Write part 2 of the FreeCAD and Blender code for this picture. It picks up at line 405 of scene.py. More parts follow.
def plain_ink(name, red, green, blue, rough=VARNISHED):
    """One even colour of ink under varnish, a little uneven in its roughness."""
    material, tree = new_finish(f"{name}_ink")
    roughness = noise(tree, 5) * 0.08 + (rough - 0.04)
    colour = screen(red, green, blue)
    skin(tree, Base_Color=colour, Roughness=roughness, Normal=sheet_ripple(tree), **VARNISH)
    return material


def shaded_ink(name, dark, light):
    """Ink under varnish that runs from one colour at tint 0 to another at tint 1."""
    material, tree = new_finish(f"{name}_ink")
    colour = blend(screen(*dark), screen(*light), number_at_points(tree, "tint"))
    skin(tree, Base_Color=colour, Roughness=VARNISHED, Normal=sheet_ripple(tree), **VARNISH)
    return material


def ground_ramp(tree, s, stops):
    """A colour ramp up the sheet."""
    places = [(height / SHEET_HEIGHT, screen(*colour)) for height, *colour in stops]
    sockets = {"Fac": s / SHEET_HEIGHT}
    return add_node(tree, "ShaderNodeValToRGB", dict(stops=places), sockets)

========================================

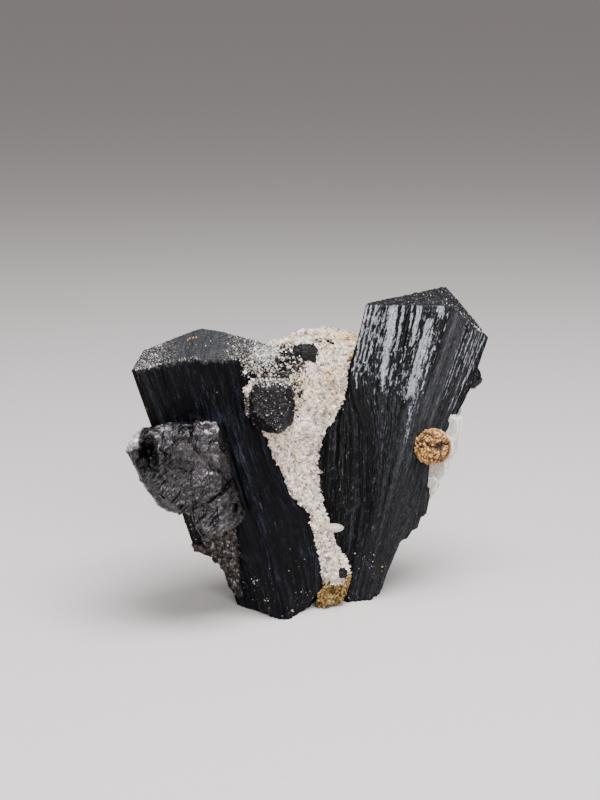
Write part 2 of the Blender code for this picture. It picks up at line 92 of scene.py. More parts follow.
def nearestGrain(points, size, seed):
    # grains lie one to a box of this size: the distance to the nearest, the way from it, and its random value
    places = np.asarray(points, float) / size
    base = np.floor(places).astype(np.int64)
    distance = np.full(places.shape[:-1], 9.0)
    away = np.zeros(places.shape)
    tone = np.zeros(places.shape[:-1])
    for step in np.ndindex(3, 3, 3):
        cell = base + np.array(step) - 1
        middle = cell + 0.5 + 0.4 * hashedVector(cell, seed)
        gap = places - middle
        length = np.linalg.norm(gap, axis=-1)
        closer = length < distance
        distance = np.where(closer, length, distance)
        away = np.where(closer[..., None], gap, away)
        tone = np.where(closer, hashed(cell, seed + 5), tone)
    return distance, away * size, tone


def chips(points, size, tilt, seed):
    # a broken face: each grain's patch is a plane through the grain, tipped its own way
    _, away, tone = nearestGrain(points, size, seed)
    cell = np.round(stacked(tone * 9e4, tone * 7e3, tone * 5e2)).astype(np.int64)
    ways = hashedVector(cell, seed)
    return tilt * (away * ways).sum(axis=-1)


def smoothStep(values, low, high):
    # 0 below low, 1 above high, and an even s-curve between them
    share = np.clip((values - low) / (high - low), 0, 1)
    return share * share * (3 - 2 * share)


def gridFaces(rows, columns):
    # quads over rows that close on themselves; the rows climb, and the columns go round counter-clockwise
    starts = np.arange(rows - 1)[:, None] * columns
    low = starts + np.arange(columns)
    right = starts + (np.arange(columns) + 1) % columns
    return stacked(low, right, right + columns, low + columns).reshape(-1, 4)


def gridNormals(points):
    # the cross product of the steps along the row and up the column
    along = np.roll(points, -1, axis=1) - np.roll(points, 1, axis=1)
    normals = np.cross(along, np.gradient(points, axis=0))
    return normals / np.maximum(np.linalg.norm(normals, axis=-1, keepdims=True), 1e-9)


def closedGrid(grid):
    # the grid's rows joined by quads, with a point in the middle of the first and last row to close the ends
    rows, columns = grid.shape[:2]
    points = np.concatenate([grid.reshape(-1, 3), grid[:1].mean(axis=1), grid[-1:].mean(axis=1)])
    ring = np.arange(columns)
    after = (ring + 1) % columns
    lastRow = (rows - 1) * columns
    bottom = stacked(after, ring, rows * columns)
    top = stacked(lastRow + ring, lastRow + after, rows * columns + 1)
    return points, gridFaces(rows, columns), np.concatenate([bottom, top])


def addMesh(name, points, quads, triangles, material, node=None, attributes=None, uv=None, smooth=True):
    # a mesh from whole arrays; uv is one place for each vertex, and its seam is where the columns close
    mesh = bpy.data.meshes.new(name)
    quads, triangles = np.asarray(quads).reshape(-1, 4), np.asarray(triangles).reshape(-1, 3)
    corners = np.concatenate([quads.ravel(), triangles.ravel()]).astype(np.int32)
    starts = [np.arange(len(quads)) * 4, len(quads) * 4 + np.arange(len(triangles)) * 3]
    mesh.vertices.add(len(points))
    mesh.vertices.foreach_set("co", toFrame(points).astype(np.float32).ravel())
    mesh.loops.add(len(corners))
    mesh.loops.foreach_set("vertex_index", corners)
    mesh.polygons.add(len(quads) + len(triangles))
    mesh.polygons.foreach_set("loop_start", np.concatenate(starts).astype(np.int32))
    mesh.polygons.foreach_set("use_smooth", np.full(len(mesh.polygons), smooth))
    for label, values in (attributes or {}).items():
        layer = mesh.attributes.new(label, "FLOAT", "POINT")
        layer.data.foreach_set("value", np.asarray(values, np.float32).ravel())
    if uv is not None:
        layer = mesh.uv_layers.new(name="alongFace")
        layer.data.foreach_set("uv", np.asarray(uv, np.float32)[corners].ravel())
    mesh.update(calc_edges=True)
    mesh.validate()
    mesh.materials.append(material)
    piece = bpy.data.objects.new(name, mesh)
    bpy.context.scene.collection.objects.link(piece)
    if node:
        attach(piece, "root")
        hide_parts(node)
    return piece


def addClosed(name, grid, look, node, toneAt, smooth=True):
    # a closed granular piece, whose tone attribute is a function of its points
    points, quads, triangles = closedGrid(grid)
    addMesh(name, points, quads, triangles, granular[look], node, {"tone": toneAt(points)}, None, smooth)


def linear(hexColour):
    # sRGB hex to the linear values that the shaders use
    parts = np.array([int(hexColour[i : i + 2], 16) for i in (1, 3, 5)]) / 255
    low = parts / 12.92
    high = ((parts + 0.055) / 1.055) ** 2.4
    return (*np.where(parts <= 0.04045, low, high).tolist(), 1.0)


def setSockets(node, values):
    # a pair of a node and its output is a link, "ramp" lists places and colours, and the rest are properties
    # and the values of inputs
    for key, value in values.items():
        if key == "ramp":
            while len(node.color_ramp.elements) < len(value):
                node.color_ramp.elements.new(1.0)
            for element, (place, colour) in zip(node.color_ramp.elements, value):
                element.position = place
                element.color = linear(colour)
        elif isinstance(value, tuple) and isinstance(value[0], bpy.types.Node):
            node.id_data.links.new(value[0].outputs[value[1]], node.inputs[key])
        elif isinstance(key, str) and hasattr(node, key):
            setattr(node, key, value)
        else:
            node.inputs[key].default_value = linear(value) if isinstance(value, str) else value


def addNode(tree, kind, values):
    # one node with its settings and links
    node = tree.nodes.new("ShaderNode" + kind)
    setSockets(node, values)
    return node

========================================

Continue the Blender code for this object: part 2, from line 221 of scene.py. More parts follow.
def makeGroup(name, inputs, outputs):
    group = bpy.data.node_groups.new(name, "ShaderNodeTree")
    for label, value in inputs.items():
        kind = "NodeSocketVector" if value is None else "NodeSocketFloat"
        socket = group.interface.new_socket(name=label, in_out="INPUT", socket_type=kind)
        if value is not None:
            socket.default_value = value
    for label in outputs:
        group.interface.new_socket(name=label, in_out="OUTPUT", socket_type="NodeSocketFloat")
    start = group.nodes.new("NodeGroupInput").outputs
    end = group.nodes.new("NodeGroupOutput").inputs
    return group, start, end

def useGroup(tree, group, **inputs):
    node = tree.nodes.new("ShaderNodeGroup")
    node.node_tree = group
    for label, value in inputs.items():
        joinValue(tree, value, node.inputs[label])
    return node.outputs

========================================

- **Problem description**
Begin at the line that has "Write part 2 of the Blender", stop after the line that has "return distance, away * size, tone", and repeat exactly those lines, nothing more.

- **Final answer**
Write part 2 of the Blender code for this picture. It picks up at line 92 of scene.py. More parts follow.
def nearestGrain(points, size, seed):
    # grains lie one to a box of this size: the distance to the nearest, the way from it, and its random value
    places = np.asarray(points, float) / size
    base = np.floor(places).astype(np.int64)
    distance = np.full(places.shape[:-1], 9.0)
    away = np.zeros(places.shape)
    tone = np.zeros(places.shape[:-1])
    for step in np.ndindex(3, 3, 3):
        cell = base + np.array(step) - 1
        middle = cell + 0.5 + 0.4 * hashedVector(cell, seed)
        gap = places - middle
        length = np.linalg.norm(gap, axis=-1)
        closer = length < distance
        distance = np.where(closer, length, distance)
        away = np.where(closer[..., None], gap, away)
        tone = np.where(closer, hashed(cell, seed + 5), tone)
    return distance, away * size, tone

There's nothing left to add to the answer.